On Oct. 1, Bartokaly did just that, opening Diwan Hookah Lounge, a white-walled, blue-lit sitting room on Pike Street between First and Second avenues. The place is furnished with low couches and lounge chairs, and with the high ceiling and ample floor space, the flavored- tobacco smoke emanating from the giant, involved pipes has some room to roam. A couple of large wide-screen TVs, set at medium volume, sit on the right wall, playing IMF (International Music Feed), a post-MTV channel with the smart idea that fans of American acts like Fall Out Boy, Common, and Queens of the Stone Age will also enjoy clips by Chinese punk bands and Spanish artist Bebe.

That kind of thinking—that American culture can always stand an infusion from outside—is what typifies Seattle hookah joints like Diwan and the University District’s Rabbit Hole, as well as Middle Eastern restaurant Zaina (with downtown and Pioneer Square locations) and Capitol Hill’s B&O Espresso, which also offer hookahs.
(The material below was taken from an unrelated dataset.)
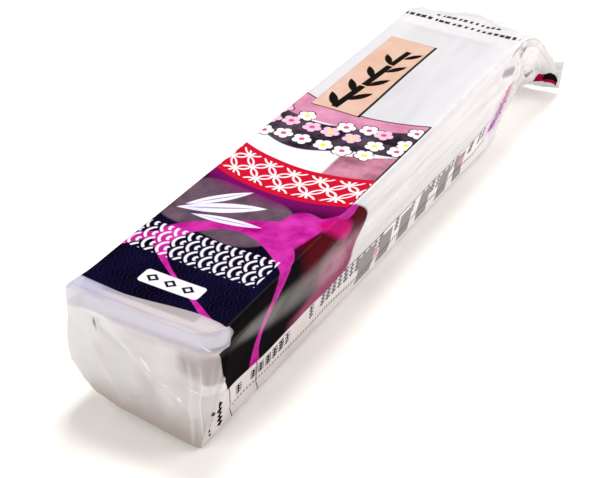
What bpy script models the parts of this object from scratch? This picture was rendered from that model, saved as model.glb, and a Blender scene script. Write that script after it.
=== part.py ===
"""Slim-roll sushi mold, sealed in its film wrap.

The mold is two moulded pieces: a base with a round-bottomed channel, and a press bar that slides down
the channel onto a ledge. A film tube closes round both, with a seam under it and a seal at each end.

Frame: X along the mold with its near end at -X, Y across, Z up. The origin lies on the resting plane,
under the middle of the mold. All sizes are in metres.
"""

import math

import bmesh
import bpy
from mathutils import Vector

MM = 0.001

# Gaps and walls
CLEARANCE = 0.3 * MM
WALL = 1.6 * MM
RIM_THICKNESS = 1.8 * MM
FILM_THICKNESS = 0.4 * MM
SEAL_THICKNESS = 0.4 * MM

# Roll channel: a half-round floor, straight sides and a ledge that stops the press bar
ROLL_DIAMETER = 26.4 * MM
LEDGE_WIDTH = 2.5 * MM
LEDGE_ABOVE_ROLL_CENTRE = 10.1 * MM
CHANNEL_LIFT = 2.0 * MM

# Base: rim with a turned-down lip, standing on a slotted skirt
BASE_LENGTH = 210 * MM
END_OVERHANG = 1.0 * MM
END_WALL = 2.0 * MM
SIDE_RIM = 8.9 * MM
LIP_HEIGHT = 5.7 * MM
LIP_DRAFT = 0.6 * MM
RIM_EDGE_RADIUS = 1.6 * MM
RIM_CORNER_RADIUS = 7.0 * MM
SIDE_OVERHANG = 3.6 * MM
SKIRT_DRAFT = 2.2 * MM
SLOT_COUNT = 5
SLOT_LENGTH = 21 * MM
SLOT_HEIGHT = 6.5 * MM
SLOT_BELOW_LIP = 1.6 * MM

# Press bar: a recessed top with grip ribs, over the arch that shapes the roll
BAR_SIDE_CLEARANCE = 0.4 * MM
BAR_END_CLEARANCE = 1.0 * MM
BAR_POINT_ANGLE = math.radians(28)
BAR_SKIN = 2.0 * MM
BAR_RECESS_DEPTH = 3.1 * MM
BAR_BORDER = 2.4 * MM
BAR_TIP_WIDTH = 0.8 * MM
BAR_HEADROOM = 6.0 * MM
RIB_PITCH = 3.2 * MM
RIB_WIDTH = 1.4 * MM
RIB_HEIGHT = 0.7 * MM

# Film wrap: a tube round the mold, and its far end that is drawn down to a slit
FLOOR_FOLD_RADIUS = 0.8 * MM
SLIT_HEIGHT = 0.4 * MM
TENT_LENGTH = 50 * MM
TENT_STATIONS = 14
TENT_BULGE = 4.0
TENT_EDGE_BULGE = 2.7
TENT_SPREAD = 0.2 * MM
GUSSET_WIDTH = 19 * MM
GUSSET_PULL = 0.8
GUSSET_START = 0.35

# Seals
SEAM_WIDTH = 10 * MM
SEAM_OFFSET = 3 * MM
NEAR_SEAL_LENGTH = 16 * MM
NEAR_SEAL_SET_IN = 2.5 * MM
FAR_SEAL_SPREAD = 1.5 * MM
FAR_SEAL_HEIGHT = 12 * MM
FAR_SEAL_THICKNESS = 0.8 * MM
FAR_SEAL_LEAN = math.radians(5)
CRIMP_COUNT = 5
CRIMP_DEPTH = 0.35 * MM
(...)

At least for the time being. A B&O manager, who identified himself only as George, said that I-901 made him “doubt very seriously” the cafe would continue offering hookahs.

A week ago, Bartokaly was sounding optimistic. “I’m not sure if we’re included in that,” he says. “I understand if you go to a bar or a restaurant that you don’t want to be bothered by smoke, but if you come to a hookah lounge, it’s different. There’s a reason we don’t allow cigarettes or cigars [to be smoked] here. It really is a cultural thing. The way I set it up here, with the lighting and the music, it’s very relaxing, the way we have it in the Middle East. It’s open really late—people stay until 2 or 3 a.m., 4 or 5 a.m. on weekends. People come, talk, play backgammon. Life here is very fast-paced, and I think that’s why people like this.”

Unfortunately, after a meeting with his lawyer on Friday, Nov. 18, Bartokaly said it looks like I-901 would indeed apply to the hookah lounge.